My laugh is strained. “I hadn’t gotten that far, Katy. I never even got as far as imagining you sitting here having this conversation with me.”

We stare stoically at each other, precariously suspended in this vibrating energy as endless heartbeats stretch between us. She’s waiting on me, I realize. She has her plan. She knows what she wants from this. What she’s uncertain about is me.

“I think we’d need a contract,” I tell her. “I have some serious trust issues, and I suspect you do too. So a contract is essential to me even though we’re talking about a child, and that’s a fluid thing.”

“I agree.”

This is where it gets tricky, and I hadn’t gotten this far with my thoughts before, but listening to her talk about finding a place to stay and seeing her here in my kitchen… “I might want you to move in here. In fact, I know I would.”

Her eyes go comically wide, and she shoots out of her chair, stumbling to her feet. Shit. I pushed her too far, too fast. Fuck. Her eyes snag on the back door. She’s going to bolt.

I hold up my hand, slowing her down. “Katy?”

She hooks an arm around her waist, staring at me from beneath her lashes, her eyes wild and unblinking.

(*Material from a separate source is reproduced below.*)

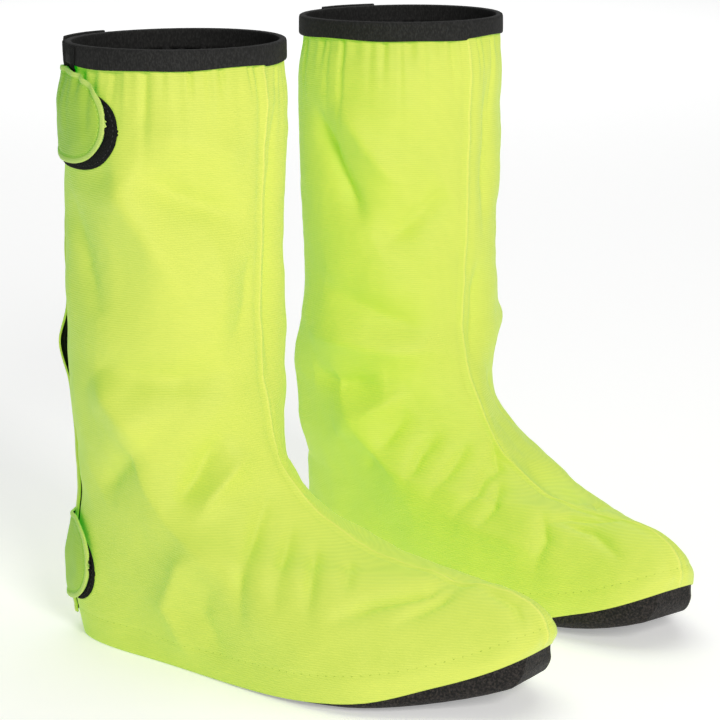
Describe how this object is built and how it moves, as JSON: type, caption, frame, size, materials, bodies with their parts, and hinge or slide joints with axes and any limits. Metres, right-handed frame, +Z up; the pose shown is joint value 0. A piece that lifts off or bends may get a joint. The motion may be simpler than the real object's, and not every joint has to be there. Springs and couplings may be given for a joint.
{
  "type": "waterproof overshoes",
  "caption": "Calf-high soft waterproof shoe covers with an elastic top, a back flap closed by hook-and-loop tape and tabs, and a rubberised sole.",
  "frame": {"origin": "centre of the pair, on the ground, between the two covers", "axes": "+Z up, toes towards -Y and turned slightly in, the right cover on the -X side"},
  "size_m": [0.3486, 0.3244, 0.358],
  "materials": {
    "cloth": "coated ribbed cloth",
    "elastic": "woven elastic",
    "hook_and_loop": "matt pile",
    "rubberised_cloth": "pebbled, matt",
    "seam_tape": "smooth film"
  },
  "bodies": {
    "right_cover": {"right_outer_panel": "cloth", "right_inner_panel": "cloth", "right_sole": "rubberised_cloth", "right_collar_band": "elastic", "right_front_seam_tape": "seam_tape", "right_hem_facing": "seam_tape", "right_back_loop_tape": "hook_and_loop", "right_top_loop_patch": "hook_and_loop", "right_heel_loop_patch": "hook_and_loop"},
    "right_flap": {"right_back_flap": "cloth", "right_back_hook_tape": "hook_and_loop", "right_flap_band": "elastic"},
    "right_top_tab": {"right_top_tab": "cloth", "right_top_hook_pad": "hook_and_loop"},
    "right_heel_tab": {"right_heel_tab": "cloth", "right_heel_hook_pad": "hook_and_loop"},
    "left_cover": {"left_outer_panel": "cloth", "left_inner_panel": "cloth", "left_sole": "rubberised_cloth", "left_collar_band": "elastic", "left_front_seam_tape": "seam_tape", "left_hem_facing": "seam_tape", "left_back_loop_tape": "hook_and_loop", "left_top_loop_patch": "hook_and_loop", "left_heel_loop_patch": "hook_and_loop"},
    "left_flap": {"left_back_flap": "cloth", "left_back_hook_tape": "hook_and_loop", "left_flap_band": "elastic"},
    "left_top_tab": {"left_top_tab": "cloth", "left_top_hook_pad": "hook_and_loop"},
    "left_heel_tab": {"left_heel_tab": "cloth", "left_heel_hook_pad": "hook_and_loop"}
  },
  "joints": [
    {"name": "left_cover_lift", "type": "slide", "parent": "right_cover", "child": "left_cover", "axis": [0, 0, 1], "range_m": [0, 0.1]},
    {"name": "right_flap_open", "type": "hinge", "parent": "right_cover", "child": "right_flap", "pos_m": [-0.10262, 0.15234, 0.18529], "axis": [0, 0, -1], "range_deg": [0, 100]},
    {"name": "right_top_tab_open", "type": "hinge", "parent": "right_flap", "child": "right_top_tab", "pos_m": [-0.13253, 0.14392, 0.3145], "axis": [0, 0, -1], "range_deg": [0, 110]},
    {"name": "right_heel_tab_open", "type": "hinge", "parent": "right_flap", "child": "right_heel_tab", "pos_m": [-0.13391, 0.15193, 0.048], "axis": [0, 0, -1], "range_deg": [0, 110]},
    {"name": "left_flap_open", "type": "hinge", "parent": "left_cover", "child": "left_flap", "pos_m": [0.10262, 0.15934, 0.18529], "axis": [0, 0, 1], "range_deg": [0, 100]},
    {"name": "left_top_tab_open", "type": "hinge", "parent": "left_flap", "child": "left_top_tab", "pos_m": [0.13253, 0.15092, 0.3145], "axis": [0, 0, 1], "range_deg": [0, 110]},
    {"name": "left_heel_tab_open", "type": "hinge", "parent": "left_flap", "child": "left_heel_tab", "pos_m": [0.13391, 0.15893, 0.048], "axis": [0, 0, 1], "range_deg": [0, 110]}
  ]
}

“You want me to move in with you?”

Blood pumps hot and sticky in my veins with the island separating us, but I’ve come too far to backtrack now, and she might as well know it all at this point. “At least during the pregnancy and maybe the first, I don’t know, six months of the baby’s life.”

“Jesus fuck, Bennett. Are you crazy? You want me to move in here and for us to have a baby together?”

Yes. Without a doubt yes. I wouldn’t be asking this of my resident and risking all that I’m risking if I weren’t.

“I know how this sounds. I know it’s crazy and probably a bit stupid to suggest that. But I want to be there for all of it,” I tell her, gripping the counter so I don’t round the island and grab her. “The pregnancy, the doctor’s appointments, the delivery, the lack of sleep, the midnight feedings—all of it. I don’t want to miss out on any of that, and I’d want to help you as much as I could. I’m not looking to be a weekend dad or to take the kid when it’s convenient for me. I’d be a partner.”

She’s eyeing the back door again. Yeah, she’s about to bolt, so I slow myself down and backpedal a bit.

“I appreciate that might be more than you want, especially from me, but it’s what I’m looking for. Though with a contract comes negotiation, and I’m open to discussing anything and everything with you.”